- [Instruction]
Reproduce the following material exactly, including every line.

- [The records]

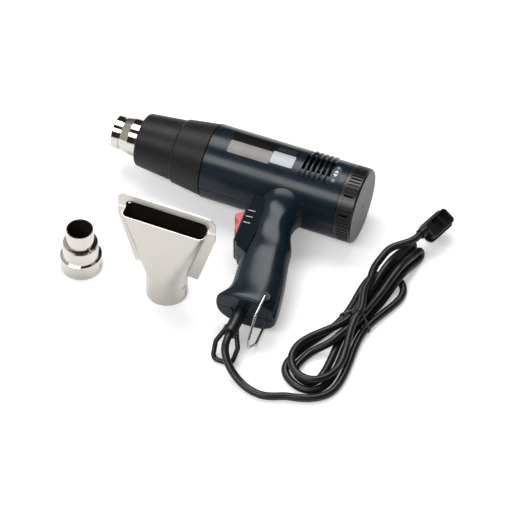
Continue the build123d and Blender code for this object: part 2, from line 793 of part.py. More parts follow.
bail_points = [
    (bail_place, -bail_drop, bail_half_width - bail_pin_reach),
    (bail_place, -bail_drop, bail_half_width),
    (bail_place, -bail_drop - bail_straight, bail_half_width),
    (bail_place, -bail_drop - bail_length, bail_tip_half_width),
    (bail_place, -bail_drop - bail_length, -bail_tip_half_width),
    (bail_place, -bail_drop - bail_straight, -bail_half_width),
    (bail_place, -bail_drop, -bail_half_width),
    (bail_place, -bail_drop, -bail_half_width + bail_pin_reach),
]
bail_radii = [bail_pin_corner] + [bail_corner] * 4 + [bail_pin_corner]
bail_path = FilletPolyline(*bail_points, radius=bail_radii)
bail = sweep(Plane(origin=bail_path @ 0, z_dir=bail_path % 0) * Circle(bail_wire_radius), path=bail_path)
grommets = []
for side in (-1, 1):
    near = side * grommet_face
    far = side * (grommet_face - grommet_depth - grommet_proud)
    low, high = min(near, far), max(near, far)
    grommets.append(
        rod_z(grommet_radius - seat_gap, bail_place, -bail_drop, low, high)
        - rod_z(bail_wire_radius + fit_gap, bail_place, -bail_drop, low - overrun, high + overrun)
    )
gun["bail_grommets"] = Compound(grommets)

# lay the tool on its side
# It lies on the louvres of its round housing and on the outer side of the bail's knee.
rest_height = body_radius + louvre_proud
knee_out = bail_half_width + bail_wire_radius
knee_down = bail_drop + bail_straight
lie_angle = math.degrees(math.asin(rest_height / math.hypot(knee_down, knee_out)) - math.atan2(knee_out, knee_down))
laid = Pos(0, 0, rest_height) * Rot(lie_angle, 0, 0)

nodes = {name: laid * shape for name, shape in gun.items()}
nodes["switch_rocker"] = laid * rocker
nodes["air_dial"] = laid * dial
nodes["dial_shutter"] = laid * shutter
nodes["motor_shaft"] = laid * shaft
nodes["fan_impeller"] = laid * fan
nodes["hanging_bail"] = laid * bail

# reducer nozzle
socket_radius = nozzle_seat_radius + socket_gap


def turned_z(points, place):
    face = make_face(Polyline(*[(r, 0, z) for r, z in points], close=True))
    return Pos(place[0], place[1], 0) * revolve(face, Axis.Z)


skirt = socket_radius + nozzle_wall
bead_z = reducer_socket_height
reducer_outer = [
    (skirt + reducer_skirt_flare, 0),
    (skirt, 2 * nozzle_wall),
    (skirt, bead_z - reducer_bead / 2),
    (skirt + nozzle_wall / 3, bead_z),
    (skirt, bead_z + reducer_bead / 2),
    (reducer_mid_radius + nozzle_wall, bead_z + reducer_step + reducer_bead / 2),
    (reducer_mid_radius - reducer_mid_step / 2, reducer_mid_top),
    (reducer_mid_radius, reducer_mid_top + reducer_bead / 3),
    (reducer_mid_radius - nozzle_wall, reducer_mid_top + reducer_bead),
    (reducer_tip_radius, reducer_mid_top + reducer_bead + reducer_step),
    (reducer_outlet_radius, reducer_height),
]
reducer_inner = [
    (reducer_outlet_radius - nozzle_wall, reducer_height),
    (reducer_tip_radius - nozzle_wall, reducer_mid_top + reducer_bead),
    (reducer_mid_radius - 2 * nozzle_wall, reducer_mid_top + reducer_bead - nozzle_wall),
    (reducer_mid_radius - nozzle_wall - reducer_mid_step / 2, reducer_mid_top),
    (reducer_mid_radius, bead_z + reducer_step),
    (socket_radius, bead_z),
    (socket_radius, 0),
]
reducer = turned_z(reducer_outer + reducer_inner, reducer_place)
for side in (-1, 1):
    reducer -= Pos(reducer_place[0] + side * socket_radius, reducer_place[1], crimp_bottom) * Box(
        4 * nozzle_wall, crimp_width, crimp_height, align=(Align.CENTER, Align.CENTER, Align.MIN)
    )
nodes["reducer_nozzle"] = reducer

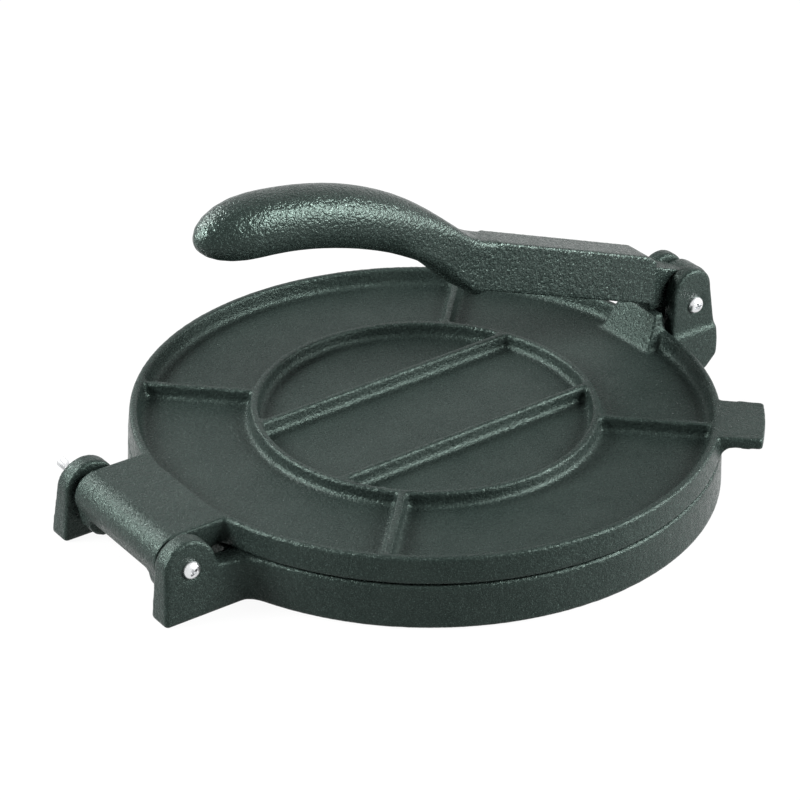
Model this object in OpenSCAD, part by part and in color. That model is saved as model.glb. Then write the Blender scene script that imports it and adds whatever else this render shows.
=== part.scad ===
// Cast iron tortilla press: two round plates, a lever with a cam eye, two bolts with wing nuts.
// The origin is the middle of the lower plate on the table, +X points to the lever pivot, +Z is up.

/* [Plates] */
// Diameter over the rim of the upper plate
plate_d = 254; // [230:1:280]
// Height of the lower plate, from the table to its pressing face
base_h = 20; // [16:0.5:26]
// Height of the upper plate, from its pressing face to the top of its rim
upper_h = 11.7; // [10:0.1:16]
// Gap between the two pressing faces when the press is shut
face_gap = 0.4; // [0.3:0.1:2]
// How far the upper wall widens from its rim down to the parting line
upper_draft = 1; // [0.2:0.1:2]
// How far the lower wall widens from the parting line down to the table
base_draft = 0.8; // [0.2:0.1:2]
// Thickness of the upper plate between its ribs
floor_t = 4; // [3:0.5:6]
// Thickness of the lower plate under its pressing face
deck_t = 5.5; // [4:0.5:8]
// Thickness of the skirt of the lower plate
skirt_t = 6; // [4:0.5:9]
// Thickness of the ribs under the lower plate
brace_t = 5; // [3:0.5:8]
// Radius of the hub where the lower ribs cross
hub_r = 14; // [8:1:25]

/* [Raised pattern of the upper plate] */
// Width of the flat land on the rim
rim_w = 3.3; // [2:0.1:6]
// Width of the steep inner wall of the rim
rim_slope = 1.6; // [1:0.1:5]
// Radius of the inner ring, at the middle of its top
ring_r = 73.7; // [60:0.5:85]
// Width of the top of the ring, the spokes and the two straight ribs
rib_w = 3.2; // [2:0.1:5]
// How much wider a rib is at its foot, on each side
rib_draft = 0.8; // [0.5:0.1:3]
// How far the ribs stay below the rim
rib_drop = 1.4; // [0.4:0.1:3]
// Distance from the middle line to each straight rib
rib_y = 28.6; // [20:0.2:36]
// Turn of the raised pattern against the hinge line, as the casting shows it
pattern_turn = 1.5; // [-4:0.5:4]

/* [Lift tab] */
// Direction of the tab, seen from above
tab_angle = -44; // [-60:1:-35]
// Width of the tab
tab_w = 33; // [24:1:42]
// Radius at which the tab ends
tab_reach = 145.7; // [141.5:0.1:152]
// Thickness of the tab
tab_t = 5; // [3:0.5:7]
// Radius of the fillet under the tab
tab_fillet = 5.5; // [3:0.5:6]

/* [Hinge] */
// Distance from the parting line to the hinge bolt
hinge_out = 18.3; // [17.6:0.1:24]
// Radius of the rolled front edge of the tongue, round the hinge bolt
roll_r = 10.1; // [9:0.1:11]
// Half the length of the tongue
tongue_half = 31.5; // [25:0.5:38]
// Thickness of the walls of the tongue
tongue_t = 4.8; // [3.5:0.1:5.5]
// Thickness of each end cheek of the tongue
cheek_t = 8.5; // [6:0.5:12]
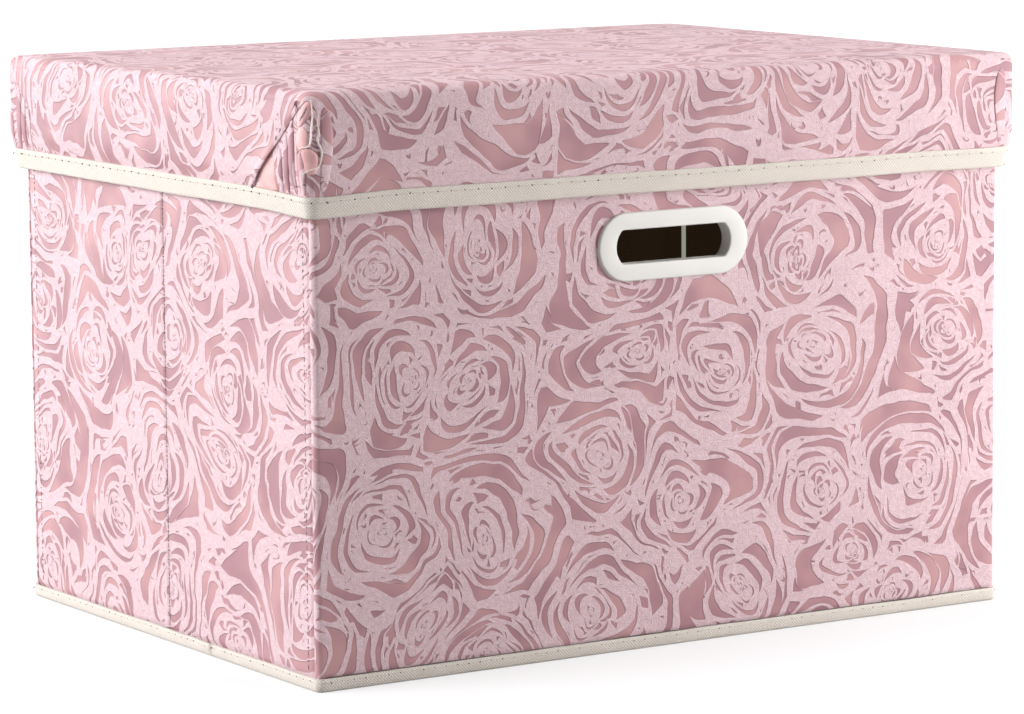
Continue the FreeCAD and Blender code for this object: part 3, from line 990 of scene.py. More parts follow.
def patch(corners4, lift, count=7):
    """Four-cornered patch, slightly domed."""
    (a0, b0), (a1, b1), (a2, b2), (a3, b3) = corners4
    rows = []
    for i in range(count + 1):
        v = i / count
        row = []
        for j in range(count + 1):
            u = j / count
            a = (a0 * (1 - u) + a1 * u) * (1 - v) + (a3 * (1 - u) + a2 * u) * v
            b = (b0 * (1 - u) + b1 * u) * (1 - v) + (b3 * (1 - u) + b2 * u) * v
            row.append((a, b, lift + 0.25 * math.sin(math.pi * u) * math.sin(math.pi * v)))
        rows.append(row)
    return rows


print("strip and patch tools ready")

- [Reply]
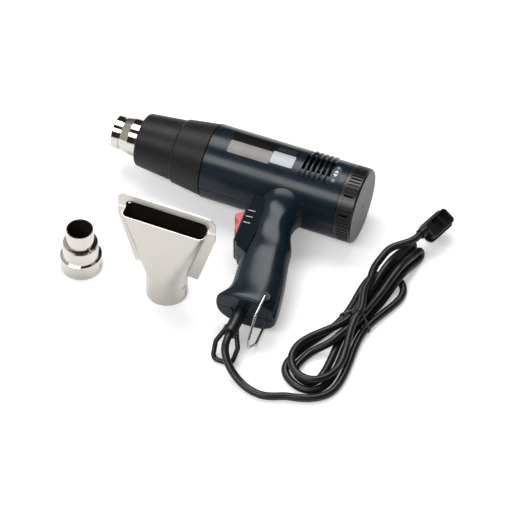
Continue the build123d and Blender code for this object: part 2, from line 793 of part.py. More parts follow.
bail_points = [
    (bail_place, -bail_drop, bail_half_width - bail_pin_reach),
    (bail_place, -bail_drop, bail_half_width),
    (bail_place, -bail_drop - bail_straight, bail_half_width),
    (bail_place, -bail_drop - bail_length, bail_tip_half_width),
    (bail_place, -bail_drop - bail_length, -bail_tip_half_width),
    (bail_place, -bail_drop - bail_straight, -bail_half_width),
    (bail_place, -bail_drop, -bail_half_width),
    (bail_place, -bail_drop, -bail_half_width + bail_pin_reach),
]
bail_radii = [bail_pin_corner] + [bail_corner] * 4 + [bail_pin_corner]
bail_path = FilletPolyline(*bail_points, radius=bail_radii)
bail = sweep(Plane(origin=bail_path @ 0, z_dir=bail_path % 0) * Circle(bail_wire_radius), path=bail_path)
grommets = []
for side in (-1, 1):
    near = side * grommet_face
    far = side * (grommet_face - grommet_depth - grommet_proud)
    low, high = min(near, far), max(near, far)
    grommets.append(
        rod_z(grommet_radius - seat_gap, bail_place, -bail_drop, low, high)
        - rod_z(bail_wire_radius + fit_gap, bail_place, -bail_drop, low - overrun, high + overrun)
    )
gun["bail_grommets"] = Compound(grommets)

# lay the tool on its side
# It lies on the louvres of its round housing and on the outer side of the bail's knee.
rest_height = body_radius + louvre_proud
knee_out = bail_half_width + bail_wire_radius
knee_down = bail_drop + bail_straight
lie_angle = math.degrees(math.asin(rest_height / math.hypot(knee_down, knee_out)) - math.atan2(knee_out, knee_down))
laid = Pos(0, 0, rest_height) * Rot(lie_angle, 0, 0)

nodes = {name: laid * shape for name, shape in gun.items()}
nodes["switch_rocker"] = laid * rocker
nodes["air_dial"] = laid * dial
nodes["dial_shutter"] = laid * shutter
nodes["motor_shaft"] = laid * shaft
nodes["fan_impeller"] = laid * fan
nodes["hanging_bail"] = laid * bail

# reducer nozzle
socket_radius = nozzle_seat_radius + socket_gap


def turned_z(points, place):
    face = make_face(Polyline(*[(r, 0, z) for r, z in points], close=True))
    return Pos(place[0], place[1], 0) * revolve(face, Axis.Z)


skirt = socket_radius + nozzle_wall
bead_z = reducer_socket_height
reducer_outer = [
    (skirt + reducer_skirt_flare, 0),
    (skirt, 2 * nozzle_wall),
    (skirt, bead_z - reducer_bead / 2),
    (skirt + nozzle_wall / 3, bead_z),
    (skirt, bead_z + reducer_bead / 2),
    (reducer_mid_radius + nozzle_wall, bead_z + reducer_step + reducer_bead / 2),
    (reducer_mid_radius - reducer_mid_step / 2, reducer_mid_top),
    (reducer_mid_radius, reducer_mid_top + reducer_bead / 3),
    (reducer_mid_radius - nozzle_wall, reducer_mid_top + reducer_bead),
    (reducer_tip_radius, reducer_mid_top + reducer_bead + reducer_step),
    (reducer_outlet_radius, reducer_height),
]
reducer_inner = [
    (reducer_outlet_radius - nozzle_wall, reducer_height),
    (reducer_tip_radius - nozzle_wall, reducer_mid_top + reducer_bead),
    (reducer_mid_radius - 2 * nozzle_wall, reducer_mid_top + reducer_bead - nozzle_wall),
    (reducer_mid_radius - nozzle_wall - reducer_mid_step / 2, reducer_mid_top),
    (reducer_mid_radius, bead_z + reducer_step),
    (socket_radius, bead_z),
    (socket_radius, 0),
]
reducer = turned_z(reducer_outer + reducer_inner, reducer_place)
for side in (-1, 1):
    reducer -= Pos(reducer_place[0] + side * socket_radius, reducer_place[1], crimp_bottom) * Box(
        4 * nozzle_wall, crimp_width, crimp_height, align=(Align.CENTER, Align.CENTER, Align.MIN)
    )
nodes["reducer_nozzle"] = reducer

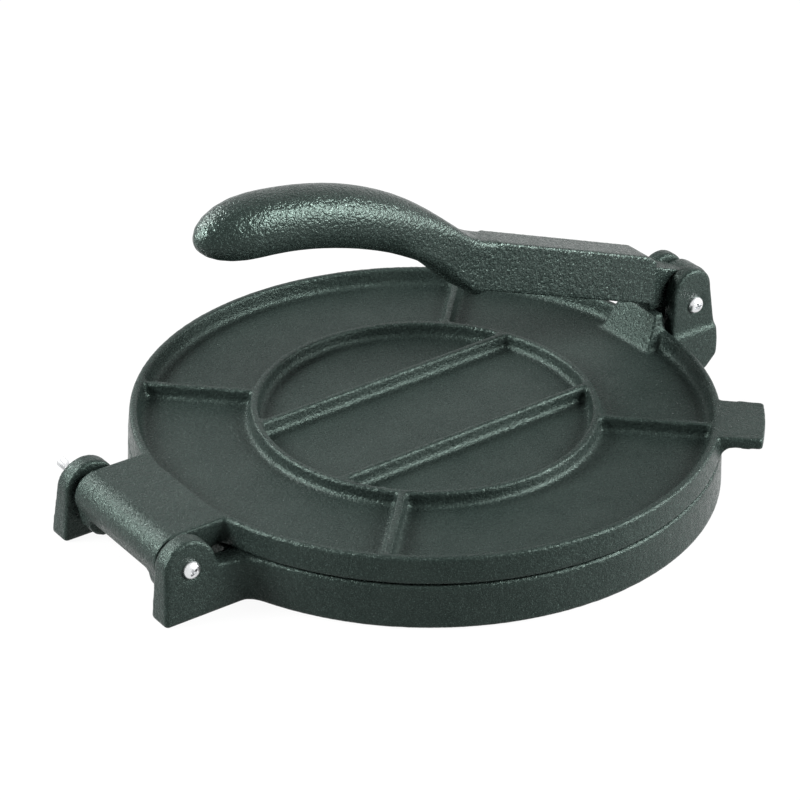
Model this object in OpenSCAD, part by part and in color. That model is saved as model.glb. Then write the Blender scene script that imports it and adds whatever else this render shows.
=== part.scad ===
// Cast iron tortilla press: two round plates, a lever with a cam eye, two bolts with wing nuts.
// The origin is the middle of the lower plate on the table, +X points to the lever pivot, +Z is up.

/* [Plates] */
// Diameter over the rim of the upper plate
plate_d = 254; // [230:1:280]
// Height of the lower plate, from the table to its pressing face
base_h = 20; // [16:0.5:26]
// Height of the upper plate, from its pressing face to the top of its rim
upper_h = 11.7; // [10:0.1:16]
// Gap between the two pressing faces when the press is shut
face_gap = 0.4; // [0.3:0.1:2]
// How far the upper wall widens from its rim down to the parting line
upper_draft = 1; // [0.2:0.1:2]
// How far the lower wall widens from the parting line down to the table
base_draft = 0.8; // [0.2:0.1:2]
// Thickness of the upper plate between its ribs
floor_t = 4; // [3:0.5:6]
// Thickness of the lower plate under its pressing face
deck_t = 5.5; // [4:0.5:8]
// Thickness of the skirt of the lower plate
skirt_t = 6; // [4:0.5:9]
// Thickness of the ribs under the lower plate
brace_t = 5; // [3:0.5:8]
// Radius of the hub where the lower ribs cross
hub_r = 14; // [8:1:25]

/* [Raised pattern of the upper plate] */
// Width of the flat land on the rim
rim_w = 3.3; // [2:0.1:6]
// Width of the steep inner wall of the rim
rim_slope = 1.6; // [1:0.1:5]
// Radius of the inner ring, at the middle of its top
ring_r = 73.7; // [60:0.5:85]
// Width of the top of the ring, the spokes and the two straight ribs
rib_w = 3.2; // [2:0.1:5]
// How much wider a rib is at its foot, on each side
rib_draft = 0.8; // [0.5:0.1:3]
// How far the ribs stay below the rim
rib_drop = 1.4; // [0.4:0.1:3]
// Distance from the middle line to each straight rib
rib_y = 28.6; // [20:0.2:36]
// Turn of the raised pattern against the hinge line, as the casting shows it
pattern_turn = 1.5; // [-4:0.5:4]

/* [Lift tab] */
// Direction of the tab, seen from above
tab_angle = -44; // [-60:1:-35]
// Width of the tab
tab_w = 33; // [24:1:42]
// Radius at which the tab ends
tab_reach = 145.7; // [141.5:0.1:152]
// Thickness of the tab
tab_t = 5; // [3:0.5:7]
// Radius of the fillet under the tab
tab_fillet = 5.5; // [3:0.5:6]

/* [Hinge] */
// Distance from the parting line to the hinge bolt
hinge_out = 18.3; // [17.6:0.1:24]
// Radius of the rolled front edge of the tongue, round the hinge bolt
roll_r = 10.1; // [9:0.1:11]
// Half the length of the tongue
tongue_half = 31.5; // [25:0.5:38]
// Thickness of the walls of the tongue
tongue_t = 4.8; // [3.5:0.1:5.5]
// Thickness of each end cheek of the tongue
cheek_t = 8.5; // [6:0.5:12]
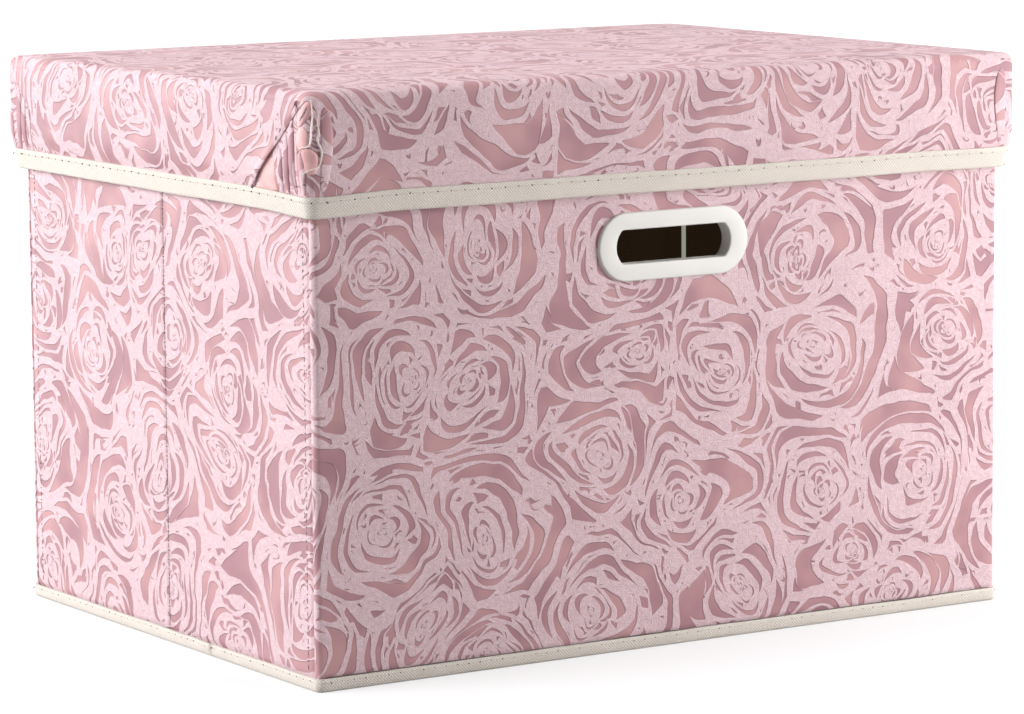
Continue the FreeCAD and Blender code for this object: part 3, from line 990 of scene.py. More parts follow.
def patch(corners4, lift, count=7):
    """Four-cornered patch, slightly domed."""
    (a0, b0), (a1, b1), (a2, b2), (a3, b3) = corners4
    rows = []
    for i in range(count + 1):
        v = i / count
        row = []
        for j in range(count + 1):
            u = j / count
            a = (a0 * (1 - u) + a1 * u) * (1 - v) + (a3 * (1 - u) + a2 * u) * v
            b = (b0 * (1 - u) + b1 * u) * (1 - v) + (b3 * (1 - u) + b2 * u) * v
            row.append((a, b, lift + 0.25 * math.sin(math.pi * u) * math.sin(math.pi * v)))
        rows.append(row)
    return rows


print("strip and patch tools ready")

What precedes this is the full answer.